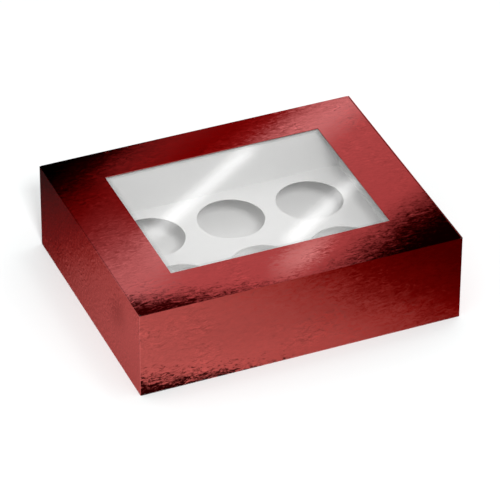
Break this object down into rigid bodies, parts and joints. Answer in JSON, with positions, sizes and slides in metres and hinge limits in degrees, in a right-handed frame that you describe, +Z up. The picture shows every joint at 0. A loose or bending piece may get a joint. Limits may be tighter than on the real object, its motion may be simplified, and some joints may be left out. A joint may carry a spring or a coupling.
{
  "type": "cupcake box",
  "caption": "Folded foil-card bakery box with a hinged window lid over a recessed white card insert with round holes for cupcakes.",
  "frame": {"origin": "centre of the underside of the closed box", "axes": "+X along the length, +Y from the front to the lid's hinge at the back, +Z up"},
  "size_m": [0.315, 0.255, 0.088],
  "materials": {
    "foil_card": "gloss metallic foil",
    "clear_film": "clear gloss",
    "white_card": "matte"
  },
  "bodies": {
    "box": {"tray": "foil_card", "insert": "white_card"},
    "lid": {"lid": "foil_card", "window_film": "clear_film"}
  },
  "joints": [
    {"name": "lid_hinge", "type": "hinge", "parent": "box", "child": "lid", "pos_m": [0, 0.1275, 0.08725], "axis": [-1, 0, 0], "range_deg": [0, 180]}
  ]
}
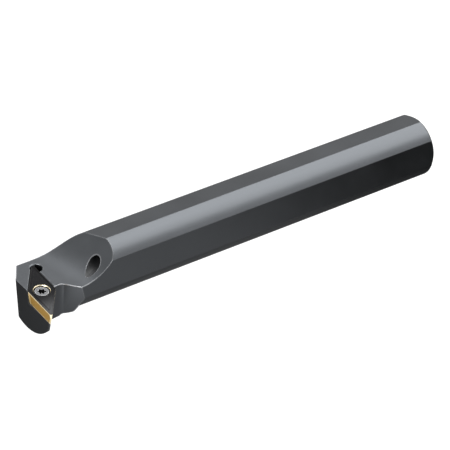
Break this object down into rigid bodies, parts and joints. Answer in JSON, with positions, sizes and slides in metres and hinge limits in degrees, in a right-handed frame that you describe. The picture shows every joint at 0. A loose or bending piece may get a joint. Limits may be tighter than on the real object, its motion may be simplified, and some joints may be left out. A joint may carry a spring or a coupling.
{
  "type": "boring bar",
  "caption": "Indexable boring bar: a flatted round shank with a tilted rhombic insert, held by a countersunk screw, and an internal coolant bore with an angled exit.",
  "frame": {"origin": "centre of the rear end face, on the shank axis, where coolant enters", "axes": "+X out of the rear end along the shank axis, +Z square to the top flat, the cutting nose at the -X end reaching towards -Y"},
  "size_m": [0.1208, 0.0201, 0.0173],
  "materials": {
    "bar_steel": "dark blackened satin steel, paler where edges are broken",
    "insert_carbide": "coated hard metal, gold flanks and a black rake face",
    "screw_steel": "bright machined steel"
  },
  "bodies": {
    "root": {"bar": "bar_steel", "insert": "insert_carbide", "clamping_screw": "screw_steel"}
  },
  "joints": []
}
• • • •
**Exercise description**
Look above for the line that holds "that you describe.", then copy it and each line after it exactly, through the last line of the data.

**Answer**
Break this object down into rigid bodies, parts and joints. Answer in JSON, with positions, sizes and slides in metres and hinge limits in degrees, in a right-handed frame that you describe. The picture shows every joint at 0. A loose or bending piece may get a joint. Limits may be tighter than on the real object, its motion may be simplified, and some joints may be left out. A joint may carry a spring or a coupling.
{
  "type": "boring bar",
  "caption": "Indexable boring bar: a flatted round shank with a tilted rhombic insert, held by a countersunk screw, and an internal coolant bore with an angled exit.",
  "frame": {"origin": "centre of the rear end face, on the shank axis, where coolant enters", "axes": "+X out of the rear end along the shank axis, +Z square to the top flat, the cutting nose at the -X end reaching towards -Y"},
  "size_m": [0.1208, 0.0201, 0.0173],
  "materials": {
    "bar_steel": "dark blackened satin steel, paler where edges are broken",
    "insert_carbide": "coated hard metal, gold flanks and a black rake face",
    "screw_steel": "bright machined steel"
  },
  "bodies": {
    "root": {"bar": "bar_steel", "insert": "insert_carbide", "clamping_screw": "screw_steel"}
  },
  "joints": []
}